Mario Albuquerque
May 31th, 2018
The subject of the project, which was done individually, was taken from a Kaggle competition named "Avito Demand Prediction Challenge".
The problem is one of determining the demand for an online advertisement given heterogeneous data types (categorical, numerical, text, and image).
The solution was devised in two approaches: a supervised classification model that flagged likely and unlikely deals; and, a supervised regression model that generated a deal probability forecast.

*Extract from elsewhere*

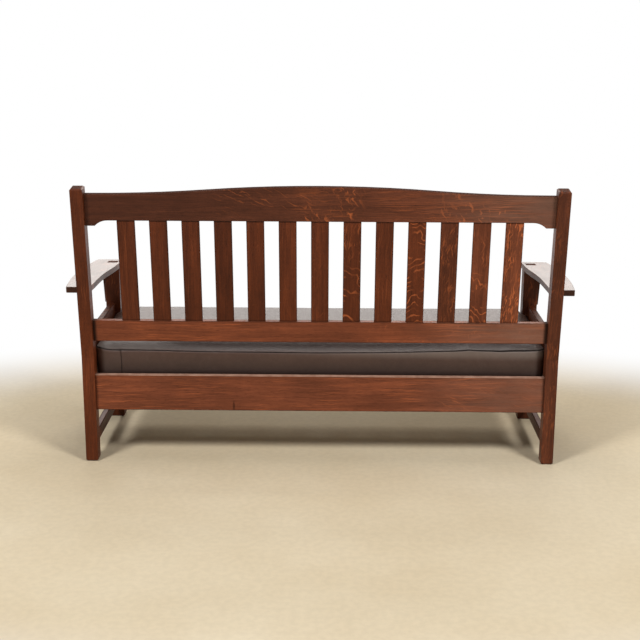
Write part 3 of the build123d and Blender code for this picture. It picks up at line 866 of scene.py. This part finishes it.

The project used data provided through a Kaggle competition: "Avito Demand Prediction Challenge". Note that the location of the necessary files are assumed to have a root folder where the Jupyter Notebook Python files are located. There are two data files to be extracted:
-
train.csv.zip which has a file named train.csv with a total of 1,503,424 ads totaling around 931,000 KB. This is the main data source with the ads. This file should be in the folder "./Data/".
-
train_jpg.zip which has images corresponding to the ads in the train.csv dataset. There are a total of 1,390,836 images in the zipped folder and it totals around 52,000,000 KB. Note that not all ads in the train.csv dataset have an image. This file should be unzipped in the folder "./Data/Images/".

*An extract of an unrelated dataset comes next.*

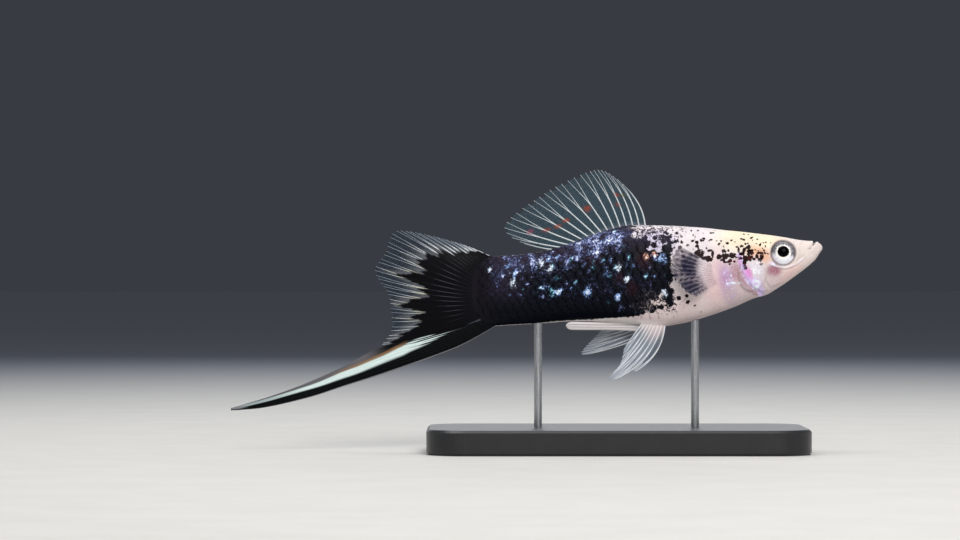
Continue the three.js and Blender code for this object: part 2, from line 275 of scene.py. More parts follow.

This project was done with Python 3.5.3 and needs the following packages (outside of the Python Standard Library):
- pandas 0.22.0
- numpy 1.11.3
- textblob 0.15.1
- pillow 5.0.0
- matplotlib 1.5.1
- nltk 3.2.4
- keras 2.1.4
- opencv 3.2.0
- ipython 6.1.0
- scikit-learn 0.19.1
The implementation of the project was done through three Jupyter Notebooks:
-
EDA.ipynb: Exploratory data analysis.
-
Feature Engineering.ipynb: Feature engineering.
-
Model Development.ipynb: Model development and evaluation.